“The scale of the attack tells us that this is a matter of grave concern, not just to Liberia but to the global community that is connected to the internet,” Nagbe told RFI by telephone. “We are actively pursuing the option of seeking assistance from friendly countries like the US and Great Britain.”
Nagbe dismissed reports that the cyberattack took down the entire network, saying that it did not affect the African Coast to Europe (ACE) submarine fibre cable that connects the country to the World Wide Web or the Libtelco and Cellcom service providers.
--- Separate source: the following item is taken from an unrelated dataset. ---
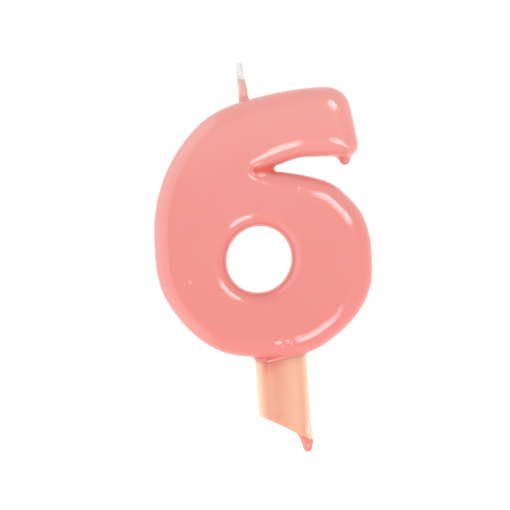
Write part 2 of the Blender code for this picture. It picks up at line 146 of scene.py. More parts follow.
@dataclass
class SixOutline:
    """Outline of the six over its lacquer, and how deep any point lies inside it."""

    width: float = 56.5
    height: float = 70.0
    pick_across: float = 0.578
    counter_across: float = 0.480
    counter_up: float = 0.361
    counter_width: float = 16.5
    counter_height: float = 17.3
    counter_lean: float = 29.0
    step: float = 0.55
    turn: float = 4.0
    cell: float = 0.25
    margin: float = 4.0
    soft_reach: float = 1.25
    soft_start: float = 1.2
    soft_stretch: float = 2.0
    hole_blend: float = 0.6
    slot: tuple[Pair, Pair] = ((-2.4, 48.6), (-6.3, 48.3))
    slot_half: float = 0.35
    slot_tighten: float = 1.0
    stations: tuple[Station, ...] = (
        Station(0.877, 1.002, 103.3, 181.9, 6.5),
        knot(0.410, 0.947, 196.8),
        knot(0.196, 0.852, 225.3),
        knot(0.000, 0.467, 270.0),
        knot(0.066, 0.196, 301.8),
        knot(0.433, 0.000, 360.0),
        knot(0.775, 0.044, 393.3),
        knot(1.000, 0.319, 450.0),
        knot(0.907, 0.578, 496.0),
        knot(0.801, 0.647, 519.1),
        Station(0.565, 0.697, 537.0, 377.0, -0.8),
        knot(0.701, 0.738, 360.0),
        Station(0.950, 0.743, 359.5, 463.5, 3.0),
    )

    def __post_init__(self) -> None:
        """Measure the outline once, on a fine grid."""
        self.x_low = -self.pick_across * self.width - self.margin
        self.z_low = -self.margin
        columns = math.ceil((self.width + 2 * self.margin) / self.cell) + 1
        rows = math.ceil((self.height + 2 * self.margin) / self.cell) + 1
        x = self.x_low + self.cell * np.arange(columns)
        z = self.z_low + self.cell * np.arange(rows)
        places = np.stack(np.meshgrid(x, z, indexing="ij"), axis=-1).reshape(-1, 2)
        outer = self.loop_distance(places, self.outline()).reshape(columns, rows)
        hole = -self.loop_distance(places, self.counter()).reshape(columns, rows)
        whole = np.maximum(outer, hole)
        slotted = np.maximum(whole, -self.slot_distance(places).reshape(columns, rows))
        self.whole_grid, self.depth_grid = self.softened(whole), self.softened(slotted)
        self.hole_grid = 1 / (1 + np.exp(-(hole - outer) / self.hole_blend))

    def slot_distance(self, places: Array) -> Array:
        """Distance from the slot past the gap's blind end, which gets tighter as it goes."""
        t, away = from_stretch(places, *np.array(self.slot))
        return (away - self.slot_half) * (1 + self.slot_tighten * t)

    def softened(self, nearest: Array) -> Array:
        """Distances that are blurred away from the edge, where the faces run together."""
        share = smooth_step(self.soft_start, self.soft_start + self.soft_stretch, -nearest)
        return nearest + (self.blurred(nearest) - nearest) * share

    def point(self, across: float, up: float) -> Array:
        """Place in the XZ plane of a point given in shares of the width and height."""
        return np.array(((across - self.pick_across) * self.width, up * self.height))

    def ends(self, station: Station) -> list[Array]:
        """Points of one station of the outline."""
        place = self.point(station.across, station.up)
        if station.radius == 0:
            return [place]
        radius, centre = station.radius, place
        if radius > 0:
            inward = left_of(station.heading_in) + left_of(station.heading_out)
            inward /= 1 + left_of(station.heading_in) @ left_of(station.heading_out)
            centre = place + inward * radius
        span = station.heading_out - station.heading_in
        steps = max(6, math.ceil(abs(span) / self.turn))
        return [centre - left_of(station.heading_in + span * i / steps) * radius
                for i in range(steps + 1)]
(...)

However, the attack was successful in crippling service provider Lonestar MTN, which provides about 60 percent of internet connectivity in the country, according to Nagbe. The company has already deployed a cyber-security specialist to Liberia to investigate what happened.
The internet outage, which lasted for about two weeks and continued until a few days ago, took the form of a Distributed Denial of Service (DDoS) attack, said Nagbe, who was speaking from London. A DDoS attack floods a system with data with the intention of overwhelming it with traffic from multiple sources.
The minister would not confirm reports that the attack was carried out by the so-called "Mirai botnet" which uses a zombie network of compromised devices such as internet-connected digital cameras.
“We are probing to find the exact culprit,” he said.
Neither would he confirm reported figures between 500 and 600 gigabits per second, in terms of the amount of data that was used to attack Lonestar MTN’s network.
“Some of the figures are realistic,” said Nagbe, “but we want to get a full forensic audit before discussing the exact size of the data pumped into our network illegally”.
Nagbe is keen to point out that his country “already has a lot of protection” on its network, insisting that this helped to prevent the DDoS attack crippling the ACE fibre cable or Libtelco and Cellcom providers. But the government is “very, very concerned” that Liberia's internet infrastructure could be attacked in this way, he said.
“Perhaps we were singled out because we were perceived to be a weak link,” said Nagbe. “Also perhaps because they are aware that we are still expanding and developing our own telecommunications infrastructure.”